Exercise objective: Reproduce, exactly and in full, only the lines below from the one containing "points = [vertex.co" through the one containing "obj.matrix_parent_inverse = Matrix.Identity(4)".

** START Entries **

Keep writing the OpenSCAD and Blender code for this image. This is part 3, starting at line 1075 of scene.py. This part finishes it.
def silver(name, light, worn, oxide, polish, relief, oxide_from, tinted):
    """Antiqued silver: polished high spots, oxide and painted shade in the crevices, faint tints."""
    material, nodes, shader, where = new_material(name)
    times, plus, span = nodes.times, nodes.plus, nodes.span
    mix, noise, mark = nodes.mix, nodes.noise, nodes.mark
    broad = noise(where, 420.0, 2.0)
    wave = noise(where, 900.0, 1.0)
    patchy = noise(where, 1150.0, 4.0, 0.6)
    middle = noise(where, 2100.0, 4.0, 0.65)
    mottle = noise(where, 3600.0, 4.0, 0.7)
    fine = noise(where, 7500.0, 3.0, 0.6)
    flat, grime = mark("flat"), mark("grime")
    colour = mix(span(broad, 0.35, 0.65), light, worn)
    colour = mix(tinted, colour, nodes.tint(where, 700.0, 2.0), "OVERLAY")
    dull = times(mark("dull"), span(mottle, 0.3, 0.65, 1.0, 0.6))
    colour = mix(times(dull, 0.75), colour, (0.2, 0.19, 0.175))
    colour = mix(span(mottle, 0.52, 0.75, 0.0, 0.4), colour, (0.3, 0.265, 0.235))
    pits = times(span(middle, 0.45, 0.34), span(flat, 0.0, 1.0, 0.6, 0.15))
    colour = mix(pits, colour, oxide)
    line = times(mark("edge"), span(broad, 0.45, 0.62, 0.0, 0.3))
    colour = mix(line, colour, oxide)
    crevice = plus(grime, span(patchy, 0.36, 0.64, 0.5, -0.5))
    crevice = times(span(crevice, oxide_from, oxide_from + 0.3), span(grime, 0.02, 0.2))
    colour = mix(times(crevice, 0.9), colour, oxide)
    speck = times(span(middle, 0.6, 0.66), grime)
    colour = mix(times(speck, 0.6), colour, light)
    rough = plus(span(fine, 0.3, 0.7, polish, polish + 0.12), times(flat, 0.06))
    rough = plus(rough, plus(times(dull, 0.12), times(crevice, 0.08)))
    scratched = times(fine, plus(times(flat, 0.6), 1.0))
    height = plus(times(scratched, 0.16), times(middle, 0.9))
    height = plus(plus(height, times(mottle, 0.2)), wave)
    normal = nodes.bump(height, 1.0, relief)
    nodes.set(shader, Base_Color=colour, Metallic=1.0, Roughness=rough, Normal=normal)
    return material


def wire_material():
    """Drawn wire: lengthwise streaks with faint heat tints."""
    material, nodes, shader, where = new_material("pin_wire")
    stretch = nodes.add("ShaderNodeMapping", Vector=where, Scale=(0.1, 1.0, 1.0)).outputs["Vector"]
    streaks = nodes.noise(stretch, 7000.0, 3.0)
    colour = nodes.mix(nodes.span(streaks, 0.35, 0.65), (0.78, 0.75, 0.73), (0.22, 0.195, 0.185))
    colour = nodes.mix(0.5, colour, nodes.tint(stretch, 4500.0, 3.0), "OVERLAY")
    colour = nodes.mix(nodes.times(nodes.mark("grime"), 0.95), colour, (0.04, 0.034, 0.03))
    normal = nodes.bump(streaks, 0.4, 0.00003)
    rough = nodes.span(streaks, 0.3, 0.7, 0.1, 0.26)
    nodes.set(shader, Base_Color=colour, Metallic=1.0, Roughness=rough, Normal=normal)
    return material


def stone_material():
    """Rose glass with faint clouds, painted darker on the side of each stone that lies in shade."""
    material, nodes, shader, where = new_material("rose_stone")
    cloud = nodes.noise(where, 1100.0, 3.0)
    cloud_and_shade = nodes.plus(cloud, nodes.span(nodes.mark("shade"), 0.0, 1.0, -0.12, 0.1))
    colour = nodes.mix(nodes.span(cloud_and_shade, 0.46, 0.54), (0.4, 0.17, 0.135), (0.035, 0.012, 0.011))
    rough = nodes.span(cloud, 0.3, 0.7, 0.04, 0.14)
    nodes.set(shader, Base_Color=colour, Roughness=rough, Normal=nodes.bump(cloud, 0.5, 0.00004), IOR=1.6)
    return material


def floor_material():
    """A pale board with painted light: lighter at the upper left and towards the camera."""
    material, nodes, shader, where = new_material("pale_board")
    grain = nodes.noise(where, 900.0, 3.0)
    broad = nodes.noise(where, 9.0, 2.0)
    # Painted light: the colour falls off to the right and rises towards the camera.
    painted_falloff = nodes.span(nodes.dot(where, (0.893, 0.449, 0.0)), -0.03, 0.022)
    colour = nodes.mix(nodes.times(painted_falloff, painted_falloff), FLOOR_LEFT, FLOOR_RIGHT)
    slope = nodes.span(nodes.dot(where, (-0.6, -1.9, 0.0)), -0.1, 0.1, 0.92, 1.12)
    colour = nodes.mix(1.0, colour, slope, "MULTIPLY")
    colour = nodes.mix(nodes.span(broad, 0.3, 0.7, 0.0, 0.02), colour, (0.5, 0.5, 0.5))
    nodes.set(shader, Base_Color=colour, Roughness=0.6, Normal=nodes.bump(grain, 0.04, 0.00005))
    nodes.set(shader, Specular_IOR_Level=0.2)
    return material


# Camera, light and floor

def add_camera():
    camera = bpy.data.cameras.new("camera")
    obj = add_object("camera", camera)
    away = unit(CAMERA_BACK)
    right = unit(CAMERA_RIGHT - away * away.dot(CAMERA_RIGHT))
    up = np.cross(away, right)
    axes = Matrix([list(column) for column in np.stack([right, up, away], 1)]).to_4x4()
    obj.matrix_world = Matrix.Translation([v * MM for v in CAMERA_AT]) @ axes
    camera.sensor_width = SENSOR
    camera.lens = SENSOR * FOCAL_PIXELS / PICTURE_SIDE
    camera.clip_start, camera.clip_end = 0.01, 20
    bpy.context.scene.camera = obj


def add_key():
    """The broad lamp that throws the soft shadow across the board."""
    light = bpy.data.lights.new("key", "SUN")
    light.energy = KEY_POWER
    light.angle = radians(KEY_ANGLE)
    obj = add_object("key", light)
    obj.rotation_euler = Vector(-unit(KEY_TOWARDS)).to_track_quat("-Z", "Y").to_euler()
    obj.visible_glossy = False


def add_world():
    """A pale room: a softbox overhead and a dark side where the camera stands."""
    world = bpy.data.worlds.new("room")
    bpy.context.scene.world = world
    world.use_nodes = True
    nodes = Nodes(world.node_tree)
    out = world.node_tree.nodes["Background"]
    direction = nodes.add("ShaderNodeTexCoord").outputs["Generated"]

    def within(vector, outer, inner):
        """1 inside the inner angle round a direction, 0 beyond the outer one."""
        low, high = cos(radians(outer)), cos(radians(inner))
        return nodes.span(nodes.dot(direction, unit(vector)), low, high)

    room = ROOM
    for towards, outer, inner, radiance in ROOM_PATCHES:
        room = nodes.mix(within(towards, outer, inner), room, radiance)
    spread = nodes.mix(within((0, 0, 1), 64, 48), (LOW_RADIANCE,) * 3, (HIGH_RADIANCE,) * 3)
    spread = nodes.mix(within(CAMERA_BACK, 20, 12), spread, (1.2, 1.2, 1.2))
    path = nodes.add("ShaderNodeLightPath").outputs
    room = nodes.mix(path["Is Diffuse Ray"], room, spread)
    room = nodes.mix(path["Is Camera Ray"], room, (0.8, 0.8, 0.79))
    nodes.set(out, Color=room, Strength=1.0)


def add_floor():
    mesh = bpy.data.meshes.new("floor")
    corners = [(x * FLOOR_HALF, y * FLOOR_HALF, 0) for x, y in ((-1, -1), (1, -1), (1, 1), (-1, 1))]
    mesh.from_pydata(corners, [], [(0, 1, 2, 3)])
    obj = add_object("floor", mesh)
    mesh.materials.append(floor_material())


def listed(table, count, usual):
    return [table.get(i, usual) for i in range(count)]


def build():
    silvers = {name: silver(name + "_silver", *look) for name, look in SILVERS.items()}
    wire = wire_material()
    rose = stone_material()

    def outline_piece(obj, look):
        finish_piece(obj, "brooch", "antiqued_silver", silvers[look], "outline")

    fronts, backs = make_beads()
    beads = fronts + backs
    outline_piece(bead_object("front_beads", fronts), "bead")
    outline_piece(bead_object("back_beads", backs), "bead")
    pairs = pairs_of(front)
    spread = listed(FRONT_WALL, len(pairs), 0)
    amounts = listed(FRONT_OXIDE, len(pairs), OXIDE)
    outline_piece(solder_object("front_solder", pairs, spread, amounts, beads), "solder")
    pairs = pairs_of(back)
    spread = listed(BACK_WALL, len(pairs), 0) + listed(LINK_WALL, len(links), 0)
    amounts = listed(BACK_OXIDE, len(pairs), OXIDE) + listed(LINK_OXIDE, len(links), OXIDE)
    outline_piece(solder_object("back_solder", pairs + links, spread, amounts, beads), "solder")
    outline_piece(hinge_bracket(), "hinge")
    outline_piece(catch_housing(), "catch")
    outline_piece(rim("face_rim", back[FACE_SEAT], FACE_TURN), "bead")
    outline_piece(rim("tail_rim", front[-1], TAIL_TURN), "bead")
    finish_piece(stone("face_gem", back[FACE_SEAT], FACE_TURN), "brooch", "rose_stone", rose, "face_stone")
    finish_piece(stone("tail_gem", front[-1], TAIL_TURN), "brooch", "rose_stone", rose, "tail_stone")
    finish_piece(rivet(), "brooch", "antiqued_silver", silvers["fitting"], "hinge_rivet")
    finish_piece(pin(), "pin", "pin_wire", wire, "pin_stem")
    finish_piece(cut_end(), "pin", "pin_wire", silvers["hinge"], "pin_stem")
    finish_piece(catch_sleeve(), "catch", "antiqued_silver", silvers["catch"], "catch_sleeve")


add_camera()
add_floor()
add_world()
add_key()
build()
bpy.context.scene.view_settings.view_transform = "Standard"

** END Entries **
** START Entries **

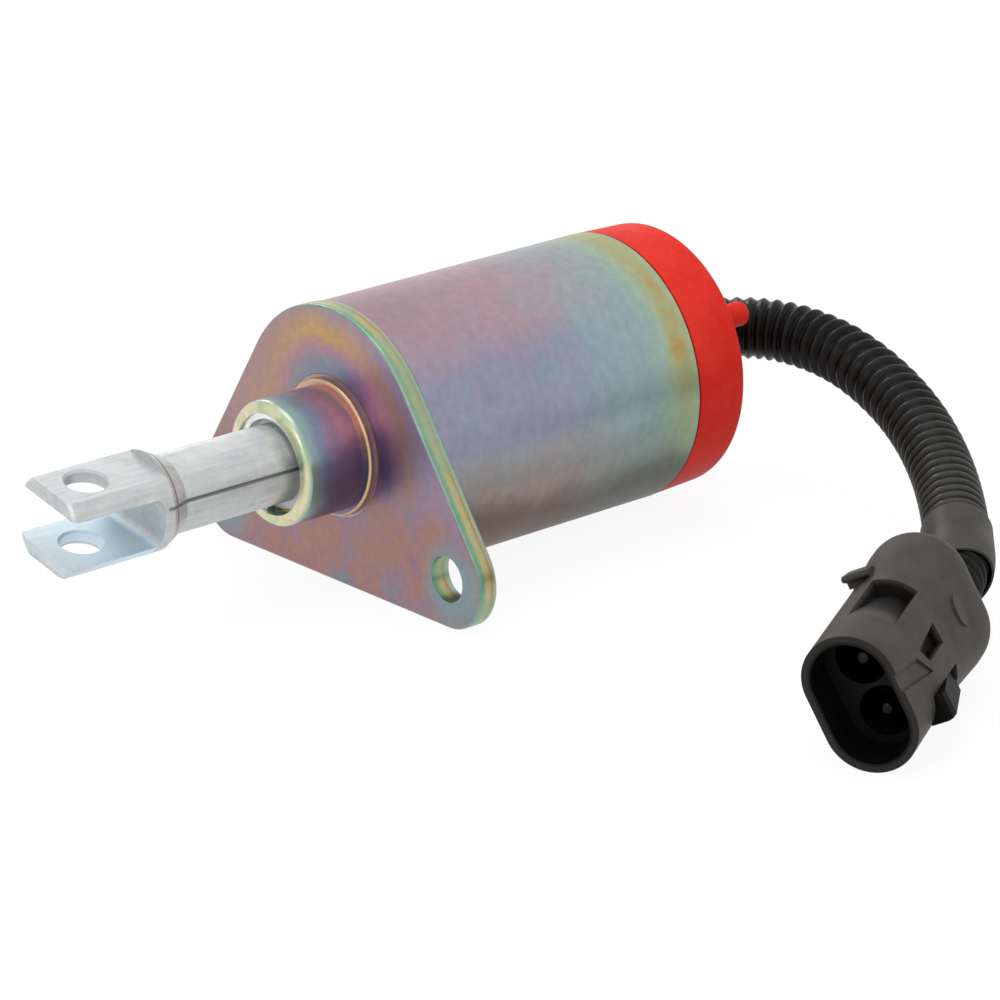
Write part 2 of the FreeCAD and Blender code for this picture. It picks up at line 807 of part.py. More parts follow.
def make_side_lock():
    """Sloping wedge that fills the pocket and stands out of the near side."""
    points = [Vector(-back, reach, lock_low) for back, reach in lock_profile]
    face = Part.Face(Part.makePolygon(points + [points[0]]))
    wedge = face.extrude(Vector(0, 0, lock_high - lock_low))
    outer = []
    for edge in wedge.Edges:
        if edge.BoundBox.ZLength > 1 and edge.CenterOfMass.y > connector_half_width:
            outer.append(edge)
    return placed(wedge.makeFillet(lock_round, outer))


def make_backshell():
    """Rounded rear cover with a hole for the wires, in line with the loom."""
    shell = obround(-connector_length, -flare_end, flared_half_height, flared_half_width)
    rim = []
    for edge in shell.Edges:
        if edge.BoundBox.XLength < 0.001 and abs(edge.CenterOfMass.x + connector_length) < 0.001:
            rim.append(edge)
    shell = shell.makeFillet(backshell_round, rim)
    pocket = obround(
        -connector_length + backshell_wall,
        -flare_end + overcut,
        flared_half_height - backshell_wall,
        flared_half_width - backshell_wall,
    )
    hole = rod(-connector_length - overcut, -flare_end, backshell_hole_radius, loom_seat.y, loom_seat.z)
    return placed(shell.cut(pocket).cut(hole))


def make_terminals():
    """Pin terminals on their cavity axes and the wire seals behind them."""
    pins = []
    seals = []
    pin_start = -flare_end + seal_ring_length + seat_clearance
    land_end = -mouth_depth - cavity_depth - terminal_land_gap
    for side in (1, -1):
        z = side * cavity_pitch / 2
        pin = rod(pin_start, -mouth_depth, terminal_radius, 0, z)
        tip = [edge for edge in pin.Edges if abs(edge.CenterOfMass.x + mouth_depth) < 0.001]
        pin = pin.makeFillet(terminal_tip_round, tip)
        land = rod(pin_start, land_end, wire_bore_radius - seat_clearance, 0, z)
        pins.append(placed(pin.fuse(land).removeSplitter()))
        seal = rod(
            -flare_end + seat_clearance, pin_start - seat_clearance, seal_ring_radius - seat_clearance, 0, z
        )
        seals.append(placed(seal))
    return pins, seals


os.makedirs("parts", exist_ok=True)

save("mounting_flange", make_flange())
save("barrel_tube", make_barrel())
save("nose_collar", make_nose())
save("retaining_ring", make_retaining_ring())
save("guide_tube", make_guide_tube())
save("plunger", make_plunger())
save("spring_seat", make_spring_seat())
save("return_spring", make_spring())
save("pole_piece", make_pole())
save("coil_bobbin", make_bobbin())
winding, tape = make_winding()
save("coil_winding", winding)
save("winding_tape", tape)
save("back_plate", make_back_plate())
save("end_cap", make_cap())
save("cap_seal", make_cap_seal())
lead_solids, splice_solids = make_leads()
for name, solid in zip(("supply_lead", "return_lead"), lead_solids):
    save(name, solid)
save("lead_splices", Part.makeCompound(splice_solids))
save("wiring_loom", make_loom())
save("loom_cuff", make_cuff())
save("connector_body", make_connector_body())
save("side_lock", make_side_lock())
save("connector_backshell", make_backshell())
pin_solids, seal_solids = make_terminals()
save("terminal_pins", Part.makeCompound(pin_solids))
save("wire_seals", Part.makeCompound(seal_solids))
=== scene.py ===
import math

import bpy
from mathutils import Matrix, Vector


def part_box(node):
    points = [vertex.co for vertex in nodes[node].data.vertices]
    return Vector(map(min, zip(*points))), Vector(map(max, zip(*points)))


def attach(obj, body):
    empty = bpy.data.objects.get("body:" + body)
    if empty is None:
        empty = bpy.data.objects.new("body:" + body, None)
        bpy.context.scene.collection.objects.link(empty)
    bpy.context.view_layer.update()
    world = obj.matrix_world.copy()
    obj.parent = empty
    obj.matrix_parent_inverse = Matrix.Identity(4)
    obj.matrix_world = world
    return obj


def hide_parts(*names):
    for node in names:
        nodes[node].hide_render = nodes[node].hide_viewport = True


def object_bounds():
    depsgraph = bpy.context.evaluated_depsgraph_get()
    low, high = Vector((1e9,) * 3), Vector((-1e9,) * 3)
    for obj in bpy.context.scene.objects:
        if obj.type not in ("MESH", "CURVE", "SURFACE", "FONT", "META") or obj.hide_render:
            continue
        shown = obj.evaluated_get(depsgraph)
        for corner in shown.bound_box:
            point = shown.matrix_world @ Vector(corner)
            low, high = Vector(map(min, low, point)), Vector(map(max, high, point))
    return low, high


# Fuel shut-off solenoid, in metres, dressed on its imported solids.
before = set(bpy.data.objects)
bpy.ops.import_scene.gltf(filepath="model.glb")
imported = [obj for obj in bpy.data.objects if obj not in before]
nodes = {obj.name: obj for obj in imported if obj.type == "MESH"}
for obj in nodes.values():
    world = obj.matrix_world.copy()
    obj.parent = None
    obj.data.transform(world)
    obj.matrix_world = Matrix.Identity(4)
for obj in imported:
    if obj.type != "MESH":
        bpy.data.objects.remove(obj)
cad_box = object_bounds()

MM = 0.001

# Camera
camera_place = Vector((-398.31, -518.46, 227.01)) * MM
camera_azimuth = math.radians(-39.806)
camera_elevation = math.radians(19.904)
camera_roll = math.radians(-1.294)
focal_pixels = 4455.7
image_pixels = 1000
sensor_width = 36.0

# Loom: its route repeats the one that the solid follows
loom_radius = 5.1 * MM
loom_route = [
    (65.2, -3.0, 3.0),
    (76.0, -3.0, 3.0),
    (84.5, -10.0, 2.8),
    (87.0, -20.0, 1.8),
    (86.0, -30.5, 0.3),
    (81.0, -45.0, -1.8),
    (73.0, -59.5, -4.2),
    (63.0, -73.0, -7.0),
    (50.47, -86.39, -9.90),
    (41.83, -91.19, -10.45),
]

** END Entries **
** START Entries **

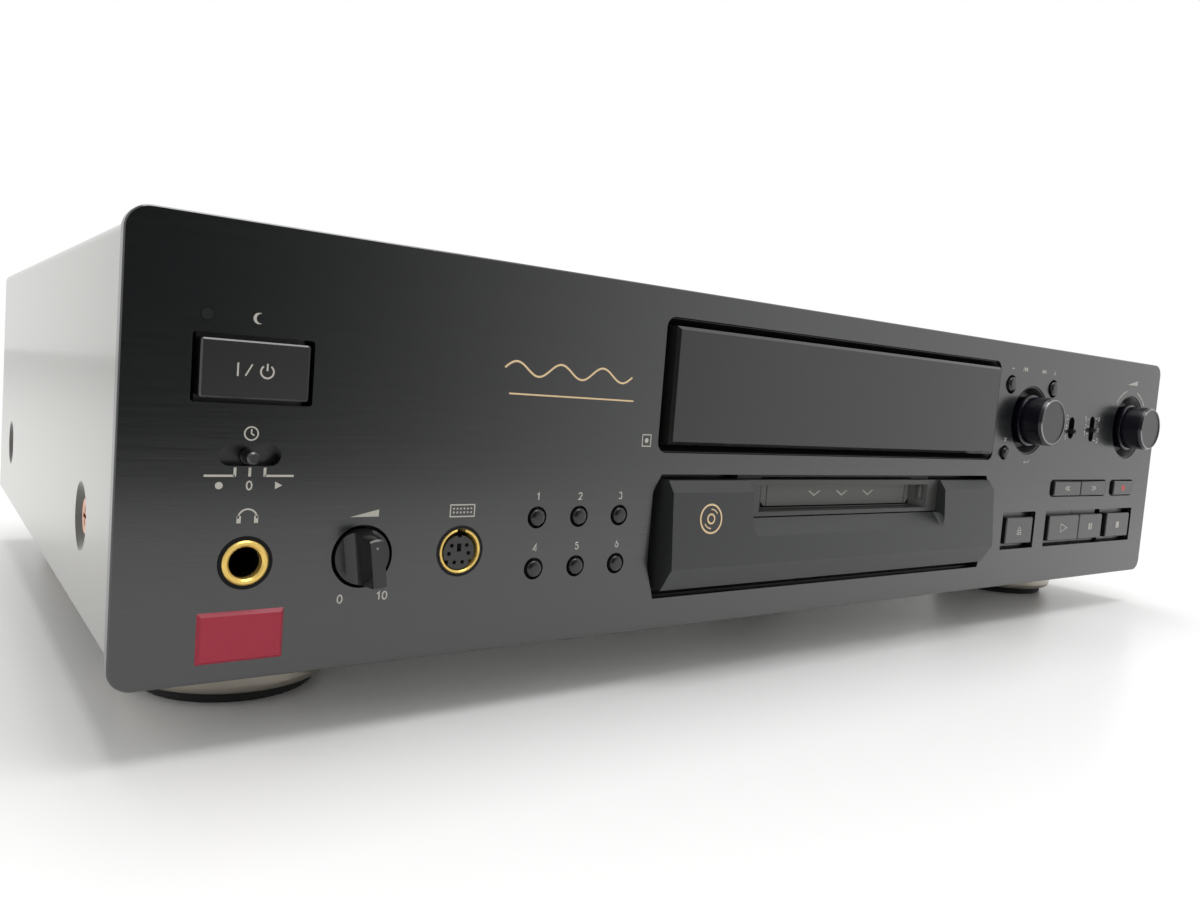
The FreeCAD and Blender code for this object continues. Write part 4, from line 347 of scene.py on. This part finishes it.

** END Entries **

The solution:
    points = [vertex.co for vertex in nodes[node].data.vertices]
    return Vector(map(min, zip(*points))), Vector(map(max, zip(*points)))


def attach(obj, body):
    empty = bpy.data.objects.get("body:" + body)
    if empty is None:
        empty = bpy.data.objects.new("body:" + body, None)
        bpy.context.scene.collection.objects.link(empty)
    bpy.context.view_layer.update()
    world = obj.matrix_world.copy()
    obj.parent = empty
    obj.matrix_parent_inverse = Matrix.Identity(4)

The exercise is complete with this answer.